The tower at 6th and Main streets would’ve been the tallest building in Kentucky. It was put on hold three years ago when the developers could not find a suitable bond deal to finance the project.
Hope for the $490 million project was renewed last year when city and state officials announced their intention to seek a $100 million loan from the U.S. Department of Housing and Urban Development. The loan required the developers to find matching funds in the private sector, which they could not.
In a letter to Mayor Greg Fischer and Governor Steve Beshear, developers Steve Wilson, Laura Lee Brown, Craig Greenberg and Steve Poe said they will return the construction site to normal soon. The three spent at least $15 million of their own money on the project. Most of that went to removing an electricity transmission tower.
Brown, Wilson and Greenberg previously developed the 21C Museum-Hotel. They are also planning to preserve the Whiskey Row buildings on east Main Street.
Here is the full announcement and letter to Fischer and Governor Steve Beshear:
Museum Plaza will not be built.
Museum Plaza may be remembered by most as the story of a bold dream. To those of us on the development team, Museum Plaza will be remembered as a seven year journey that reinforced the power of teamwork, tenacity, and innovation. An iconic building will not be built, but we hope that we have laid a foundation for ourselves and others to realize the aspirations we pursued.

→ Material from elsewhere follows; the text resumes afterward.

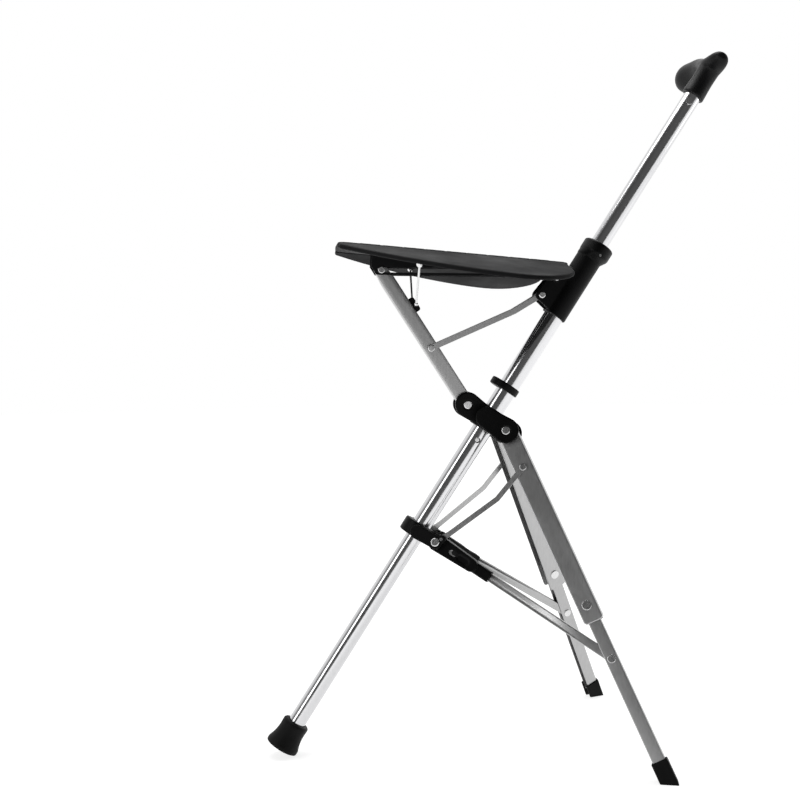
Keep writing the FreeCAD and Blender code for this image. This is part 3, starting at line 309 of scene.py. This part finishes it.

Through this process we have endured four years of the worst recession of our lifetime and the most challenging lending market ever. There are no signs of improvement in the near future. We were realistic, yet undaunted, as we pursued many financing options. A completed financing plan seemed within reach but even with all of the help from the public sector, in the end, we were not able to put together a sensible financing package. As much as our team wanted to make Museum Plaza a reality, as much as our team had already invested financially and emotionally in the project, we painfully decided that this project could not be built in this economy.
This effort showed what’s great about our city and state – the ability to work together and make a difference. We are fortunate to have elected leaders who can put partisanship aside to support progress and to have a business and labor community that can work together to make things happen. Our team owes a big thanks to the hundreds of people who worked with us on this project.
We can look back on some tangible things Museum Plaza and our team contributed to the City . . . the 10-story eyesore on our river front that was an electrical transmission tower was removed, four historic facades in the 600 block of West Main Street were stabilized and preserved, Whiskey Row is being saved, public contemporary art exhibits have begun to sprout up around our community, and the community’s focus on architecture is more focused than ever. But, more importantly, we are looking forward to the future. Our team remains committed to pursuing bold ideas to make our community better and we will use the lessons learned from Museum Plaza to make the next ones realities.
For more information please see attached letter to Governor Beshear and Mayor Fischer.
August 1, 2011
Dear Governor Beshear and Mayor Fisher:
I am writing on behalf of the Museum Plaza Development Team to formally notify you that we are ending our efforts to build Museum Plaza. As you well know, the economy changed drastically since we began this project and, as a result, putting together a sensible financing package has not been possible.
We want to thank you (and your respective predecessors in office) very much for all of your help and encouragement. Museum Plaza was a model public/private partnership and we look forward to working with you on future urban revitalization projects.
Governor, as a result of this decision, the Commonwealth should withdraw our pending application to HUD for the Section 108 Loan.
Mayor, as a result of this decision, our Development Agreement with Metro Louisville will terminate. Our development team has made significant improvements to the City’s land that was to be Museum Plaza. Most notably, we spent $15 million to reroute the underground transmission duct banks that rendered the site undevelopable and to remove the 10-story electrical transmission tower that was an eyesore on our skyline and to the view from the Science Center. And, we stabilized and preserved the four historic facades at 615 – 621 West Main Street, while removing the City’s crumbling buildings behind those facades (remember the tree growing out of the façade!). We plan to restore 7th Street between Washington Street and River Road so that it can be re-opened. We look forward to working with you and your administration to wrap up our activities and investment related to the site.
While we are disappointed with our decision, we are already looking to the future. Our team remains committed to pursuing bold ideas to make our community better and we will use the lessons learned from Museum Plaza to make the next ones realities.
Thank you again for your tireless and enthusiastic support for Museum Plaza every step of the way.